# Your goal:
Identify the lines that contain the string "piece" and copy all of them.

# Source data:
+++++

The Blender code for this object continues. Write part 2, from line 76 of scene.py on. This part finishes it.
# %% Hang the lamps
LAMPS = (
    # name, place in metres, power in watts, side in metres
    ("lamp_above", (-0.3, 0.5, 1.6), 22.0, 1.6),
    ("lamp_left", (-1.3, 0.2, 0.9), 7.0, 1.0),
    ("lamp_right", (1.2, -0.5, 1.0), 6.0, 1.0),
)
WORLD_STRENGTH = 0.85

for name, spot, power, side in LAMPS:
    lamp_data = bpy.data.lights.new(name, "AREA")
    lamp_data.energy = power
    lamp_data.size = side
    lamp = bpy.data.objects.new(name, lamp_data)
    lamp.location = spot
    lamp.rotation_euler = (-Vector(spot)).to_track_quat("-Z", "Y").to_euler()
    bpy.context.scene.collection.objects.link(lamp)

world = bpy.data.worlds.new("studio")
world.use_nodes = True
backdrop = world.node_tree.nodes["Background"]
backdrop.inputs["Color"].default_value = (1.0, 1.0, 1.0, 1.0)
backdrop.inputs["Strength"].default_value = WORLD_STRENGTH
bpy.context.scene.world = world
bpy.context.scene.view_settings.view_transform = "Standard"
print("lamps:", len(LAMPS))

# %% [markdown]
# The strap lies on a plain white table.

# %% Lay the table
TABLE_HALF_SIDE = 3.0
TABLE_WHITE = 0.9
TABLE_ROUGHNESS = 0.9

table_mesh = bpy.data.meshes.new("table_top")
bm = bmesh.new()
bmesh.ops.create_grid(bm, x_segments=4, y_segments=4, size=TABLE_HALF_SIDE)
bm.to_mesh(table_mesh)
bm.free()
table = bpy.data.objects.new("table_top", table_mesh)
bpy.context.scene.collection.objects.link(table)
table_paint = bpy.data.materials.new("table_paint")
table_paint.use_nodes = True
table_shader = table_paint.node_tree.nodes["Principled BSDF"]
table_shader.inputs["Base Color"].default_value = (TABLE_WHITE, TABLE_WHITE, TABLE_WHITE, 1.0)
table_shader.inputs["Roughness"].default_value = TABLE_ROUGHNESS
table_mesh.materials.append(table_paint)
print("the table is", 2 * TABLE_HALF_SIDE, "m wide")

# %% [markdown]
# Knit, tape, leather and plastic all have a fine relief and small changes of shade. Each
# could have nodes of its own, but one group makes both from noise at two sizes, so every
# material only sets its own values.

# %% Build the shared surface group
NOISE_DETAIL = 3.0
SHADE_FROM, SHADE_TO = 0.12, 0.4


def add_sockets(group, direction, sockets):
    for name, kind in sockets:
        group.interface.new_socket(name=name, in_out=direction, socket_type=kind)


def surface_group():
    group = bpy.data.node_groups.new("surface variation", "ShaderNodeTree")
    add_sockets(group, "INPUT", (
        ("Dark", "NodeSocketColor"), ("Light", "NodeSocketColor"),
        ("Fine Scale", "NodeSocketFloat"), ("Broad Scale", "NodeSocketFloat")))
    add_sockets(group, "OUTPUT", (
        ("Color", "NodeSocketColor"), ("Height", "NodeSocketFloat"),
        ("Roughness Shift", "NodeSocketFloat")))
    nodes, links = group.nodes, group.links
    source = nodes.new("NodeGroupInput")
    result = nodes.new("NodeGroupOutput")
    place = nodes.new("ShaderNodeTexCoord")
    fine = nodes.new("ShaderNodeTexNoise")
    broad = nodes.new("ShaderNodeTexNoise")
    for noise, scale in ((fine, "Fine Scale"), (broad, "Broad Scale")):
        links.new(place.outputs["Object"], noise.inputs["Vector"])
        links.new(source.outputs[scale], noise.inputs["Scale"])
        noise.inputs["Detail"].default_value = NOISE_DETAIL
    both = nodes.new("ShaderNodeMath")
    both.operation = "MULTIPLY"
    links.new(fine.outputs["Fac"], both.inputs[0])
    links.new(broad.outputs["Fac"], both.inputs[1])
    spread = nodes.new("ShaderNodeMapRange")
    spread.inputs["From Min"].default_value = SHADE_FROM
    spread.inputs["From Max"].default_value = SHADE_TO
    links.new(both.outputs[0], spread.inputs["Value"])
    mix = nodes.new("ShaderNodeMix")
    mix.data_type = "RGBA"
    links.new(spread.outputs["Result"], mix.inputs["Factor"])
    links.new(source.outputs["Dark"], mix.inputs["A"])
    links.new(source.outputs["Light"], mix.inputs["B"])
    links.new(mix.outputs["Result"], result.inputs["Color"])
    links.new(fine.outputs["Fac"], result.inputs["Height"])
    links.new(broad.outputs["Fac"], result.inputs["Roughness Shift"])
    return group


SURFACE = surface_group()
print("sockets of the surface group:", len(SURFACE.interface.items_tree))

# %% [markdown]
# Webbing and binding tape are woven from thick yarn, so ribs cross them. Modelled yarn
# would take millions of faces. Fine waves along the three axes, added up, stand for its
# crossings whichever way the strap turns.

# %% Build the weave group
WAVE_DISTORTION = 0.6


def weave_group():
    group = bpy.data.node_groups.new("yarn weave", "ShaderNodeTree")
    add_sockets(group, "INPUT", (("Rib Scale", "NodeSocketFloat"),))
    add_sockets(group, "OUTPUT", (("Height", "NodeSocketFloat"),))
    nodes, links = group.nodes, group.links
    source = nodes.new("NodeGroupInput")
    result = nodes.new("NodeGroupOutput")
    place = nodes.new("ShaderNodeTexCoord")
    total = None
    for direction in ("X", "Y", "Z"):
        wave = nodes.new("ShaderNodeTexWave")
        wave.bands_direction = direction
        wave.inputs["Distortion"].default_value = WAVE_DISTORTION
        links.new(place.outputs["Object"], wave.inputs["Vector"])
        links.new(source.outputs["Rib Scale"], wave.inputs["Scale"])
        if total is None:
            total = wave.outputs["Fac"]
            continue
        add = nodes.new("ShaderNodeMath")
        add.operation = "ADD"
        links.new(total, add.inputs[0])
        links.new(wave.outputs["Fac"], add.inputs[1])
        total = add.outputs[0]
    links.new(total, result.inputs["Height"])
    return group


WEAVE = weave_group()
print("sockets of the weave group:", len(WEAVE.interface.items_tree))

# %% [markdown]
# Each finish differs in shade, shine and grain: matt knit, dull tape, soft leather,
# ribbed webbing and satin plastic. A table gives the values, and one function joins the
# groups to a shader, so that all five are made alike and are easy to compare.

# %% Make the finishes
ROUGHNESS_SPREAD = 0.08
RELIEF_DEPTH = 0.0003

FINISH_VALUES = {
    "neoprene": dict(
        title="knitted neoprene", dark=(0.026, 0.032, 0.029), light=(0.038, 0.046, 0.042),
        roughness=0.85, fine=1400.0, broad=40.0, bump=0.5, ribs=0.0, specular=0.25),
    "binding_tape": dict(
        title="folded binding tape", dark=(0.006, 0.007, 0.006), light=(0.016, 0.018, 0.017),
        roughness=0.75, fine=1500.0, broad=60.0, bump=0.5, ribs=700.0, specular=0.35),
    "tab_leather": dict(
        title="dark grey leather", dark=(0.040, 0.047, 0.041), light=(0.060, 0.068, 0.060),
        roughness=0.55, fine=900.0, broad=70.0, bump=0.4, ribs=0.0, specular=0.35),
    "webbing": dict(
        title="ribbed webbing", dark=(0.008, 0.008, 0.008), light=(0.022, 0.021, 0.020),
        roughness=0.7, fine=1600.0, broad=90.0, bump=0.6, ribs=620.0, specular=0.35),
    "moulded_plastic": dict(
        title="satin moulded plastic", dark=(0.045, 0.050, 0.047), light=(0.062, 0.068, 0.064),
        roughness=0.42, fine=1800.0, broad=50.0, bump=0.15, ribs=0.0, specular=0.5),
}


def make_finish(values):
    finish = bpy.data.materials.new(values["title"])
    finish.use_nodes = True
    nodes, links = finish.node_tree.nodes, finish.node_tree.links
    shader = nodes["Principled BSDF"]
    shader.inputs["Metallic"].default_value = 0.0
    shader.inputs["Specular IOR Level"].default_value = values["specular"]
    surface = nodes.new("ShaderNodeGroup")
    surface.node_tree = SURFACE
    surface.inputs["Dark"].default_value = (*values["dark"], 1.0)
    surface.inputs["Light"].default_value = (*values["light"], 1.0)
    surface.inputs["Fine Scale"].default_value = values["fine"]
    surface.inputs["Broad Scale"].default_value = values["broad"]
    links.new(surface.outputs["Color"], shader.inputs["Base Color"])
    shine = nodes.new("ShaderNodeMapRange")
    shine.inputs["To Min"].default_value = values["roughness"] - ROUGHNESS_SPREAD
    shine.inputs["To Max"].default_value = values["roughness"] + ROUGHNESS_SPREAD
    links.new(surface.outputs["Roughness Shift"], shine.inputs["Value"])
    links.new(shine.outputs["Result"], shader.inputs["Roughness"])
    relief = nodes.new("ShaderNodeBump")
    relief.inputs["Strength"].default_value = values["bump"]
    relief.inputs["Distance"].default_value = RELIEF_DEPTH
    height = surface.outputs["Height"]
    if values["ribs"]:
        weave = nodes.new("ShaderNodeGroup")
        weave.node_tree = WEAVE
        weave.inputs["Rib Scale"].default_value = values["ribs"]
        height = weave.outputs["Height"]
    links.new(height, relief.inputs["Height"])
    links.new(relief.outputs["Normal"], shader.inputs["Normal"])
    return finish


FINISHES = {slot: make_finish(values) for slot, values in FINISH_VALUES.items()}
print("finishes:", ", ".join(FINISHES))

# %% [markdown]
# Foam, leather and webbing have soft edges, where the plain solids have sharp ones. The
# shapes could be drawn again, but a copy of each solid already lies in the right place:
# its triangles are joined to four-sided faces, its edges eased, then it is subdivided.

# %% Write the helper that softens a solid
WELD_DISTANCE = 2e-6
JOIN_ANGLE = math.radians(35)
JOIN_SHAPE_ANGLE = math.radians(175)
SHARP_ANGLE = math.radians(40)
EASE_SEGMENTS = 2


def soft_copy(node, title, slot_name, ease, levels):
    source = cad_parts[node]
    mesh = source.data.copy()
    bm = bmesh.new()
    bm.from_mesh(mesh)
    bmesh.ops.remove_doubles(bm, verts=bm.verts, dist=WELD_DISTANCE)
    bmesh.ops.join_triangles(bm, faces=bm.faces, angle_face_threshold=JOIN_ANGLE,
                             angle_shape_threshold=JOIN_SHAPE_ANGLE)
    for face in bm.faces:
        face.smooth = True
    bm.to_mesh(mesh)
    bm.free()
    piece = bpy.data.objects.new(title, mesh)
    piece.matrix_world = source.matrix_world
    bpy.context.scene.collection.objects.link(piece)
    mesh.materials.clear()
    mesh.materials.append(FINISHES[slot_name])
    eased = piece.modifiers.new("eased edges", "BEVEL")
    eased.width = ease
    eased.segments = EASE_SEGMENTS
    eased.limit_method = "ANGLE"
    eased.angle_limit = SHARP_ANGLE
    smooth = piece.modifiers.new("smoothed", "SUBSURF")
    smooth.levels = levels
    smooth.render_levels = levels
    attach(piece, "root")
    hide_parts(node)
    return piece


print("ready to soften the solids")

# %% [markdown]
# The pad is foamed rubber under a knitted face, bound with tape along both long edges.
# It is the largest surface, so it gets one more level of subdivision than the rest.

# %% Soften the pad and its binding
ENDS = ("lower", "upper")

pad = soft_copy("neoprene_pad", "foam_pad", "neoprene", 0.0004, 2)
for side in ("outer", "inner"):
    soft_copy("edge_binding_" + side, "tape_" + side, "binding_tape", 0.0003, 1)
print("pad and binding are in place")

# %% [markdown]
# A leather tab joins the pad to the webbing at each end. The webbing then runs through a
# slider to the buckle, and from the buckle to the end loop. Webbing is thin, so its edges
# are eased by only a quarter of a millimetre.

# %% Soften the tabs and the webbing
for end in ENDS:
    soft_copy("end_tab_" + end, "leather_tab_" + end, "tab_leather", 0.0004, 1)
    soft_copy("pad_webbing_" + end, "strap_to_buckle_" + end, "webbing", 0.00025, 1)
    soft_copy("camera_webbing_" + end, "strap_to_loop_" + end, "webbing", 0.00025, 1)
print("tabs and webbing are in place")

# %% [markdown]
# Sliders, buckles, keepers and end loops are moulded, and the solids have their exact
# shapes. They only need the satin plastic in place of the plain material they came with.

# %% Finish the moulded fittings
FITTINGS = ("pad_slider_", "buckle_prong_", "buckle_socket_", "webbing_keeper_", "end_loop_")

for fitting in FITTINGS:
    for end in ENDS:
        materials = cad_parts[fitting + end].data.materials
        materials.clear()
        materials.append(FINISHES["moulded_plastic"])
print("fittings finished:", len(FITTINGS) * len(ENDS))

+++++

# Final answer:
    piece = bpy.data.objects.new(title, mesh)
    piece.matrix_world = source.matrix_world
    bpy.context.scene.collection.objects.link(piece)
    eased = piece.modifiers.new("eased edges", "BEVEL")
    smooth = piece.modifiers.new("smoothed", "SUBSURF")
    attach(piece, "root")
    return piece